Tout ça me donne une idée afin de rendre l'histoire qui suit moins
lourde: on va jouer à un jeu. Je vous offre un choix de qualificatifs
et après avoir lu ma petite histoire de feux d'artifice, vous devrez
sélectionner celui qui, à votre avis, conviendrait le plus.
Voici
donc ma playlist de qualificatifs: accablant, affligeant, affreux,
aigre, amer, angoissant, âpre, ardu, assujettissant, astreignant,
atroce, attristant, bizarre, cassant, consternant, contraignant, cruel,
déchirant, déplaisant, déplorable, désagréable, désolant, difficile,
difficultueux, douloureux, dur, écrasant, embarrassant, embarrassé,
ennuyeux, épineux, épouvantable, éprouvant, épuisant, éreintant,
exténuant, fâcheux, fatigant, funeste, gênant, grave, gros, harassant,
impossible, infernal, ingrat, insupportable, intolérable, invivable,
laborieux, lamentable, lent, lourd, malaisé, malcommode, malheureux,
malplaisant, mauvais, mortel, navrant, odieux, onéreux, peiné, pesant,
piteux, poignant, rude, sempiternel, sensible, somnifère, tendu,
terrible, torturant, touchant, tourmentant, tourmenté, triste, tuant.
Vous
aurez deviné que j'ai tout simplement copié-collé une entrée du mot
pénible sur un dictionnaire de synonymes en ligne mais disons que pour
ce soir, c'est ma playlist.
Et c'est ici que tel un vieux fou
tenant une chandelle tout en étant nu dans l'obscurité, je vous livre
ma petite histoire… Ce devait être en l'an 2000. Deux copains et moi
assistions à une de ces soirées de feux d'artifices commanditées à
l'époque par une marque de cigarettes de filles. Nous nous tenions là
dans la rue et tout au long de cette série d'explosions à couper le
souffle, il y avait à nos côtés ce grand dadais qui, par une chance
inouïe, était accompagné de trois jolies demoiselles. Au moment où le
spectacle se termina, les filles à qui nous prêtions une certaine
tension sexuelle questionnèrent le dadais dans le genre: "Bon ben,
kessé qu'on fait maintenant? On va chez qui? On fait quoi?"

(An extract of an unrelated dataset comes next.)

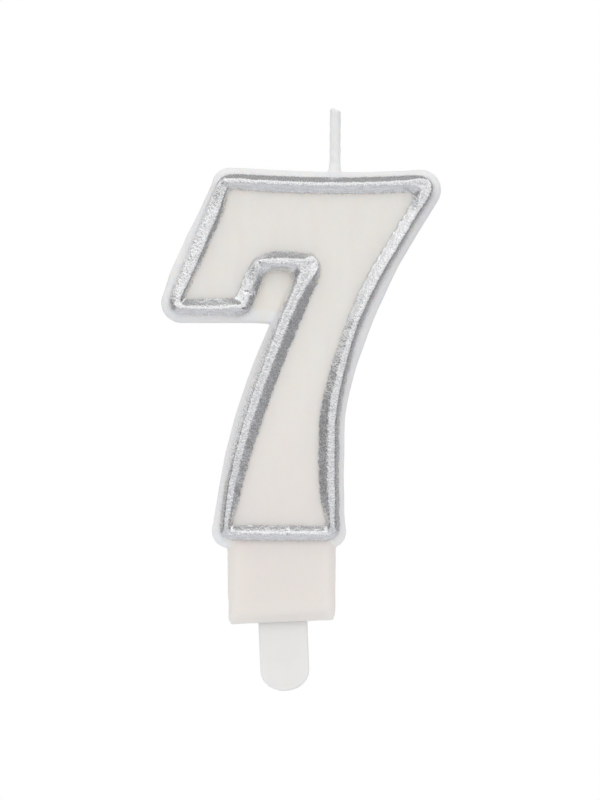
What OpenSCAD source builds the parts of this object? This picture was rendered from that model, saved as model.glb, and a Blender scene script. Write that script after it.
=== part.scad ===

Non mais comprenez que les trois losers
célibataires que nous étions ne pouvaient voir qu'un langage codé mais
clair dans leur propos. Dans nos regards, il y avait de longs couteaux
aiguisés par l'envie et la jalousie pointant directement vers ce
dadais. Ce dernier, ignorant totalement qu'il serait déjà mort si un
simple regard suffisait pour tuer, eut un de ces éclairs de génie qui
illumina son oeil.
Et en moins d'une phrase d'une durée de 4
secondes, le dadais nous fit l'honneur d'être témoins d'un des suicides
sociaux les plus spectaculaires qui soient en affirmant avec une
conviction puante de candeur et de naïveté: "Je l'sais! On part se
louer tous les Police Academy pis on les écoute toute à soir!!!"
Ici, je vous laisse quelques secondes afin de vous remettre du choc.
Évidemment,
les filles ont habilement prétexté un rendez-vous étrangement oublié,
laissant en plan ce pauvre bougre. Et vous savez quoi, je suis certain
que ce soir-là, le gars a trouvé son idée tellement bonne que c'est ça
qu'il a fait. Imaginez un seul instant la sensation d'abrutissement qui
devait l'habiter alors qu'il en était rendu au septième de la série. Ça
fait peur.
Mais le pire dans tout ça, c'est que nous, on a laissé
filer les trois filles sans rien faire et tout le reste de la soirée,
on imaginait le pauvre gars rigoler seul devant sa télé et on le
méprisait et on le détestait et on se disait: "quel nul". Une vraie
soirée de merde. Et on savait que malgré tout ça, lui au-moins, il
riait.
Les trois filles sont « venues » chez nous.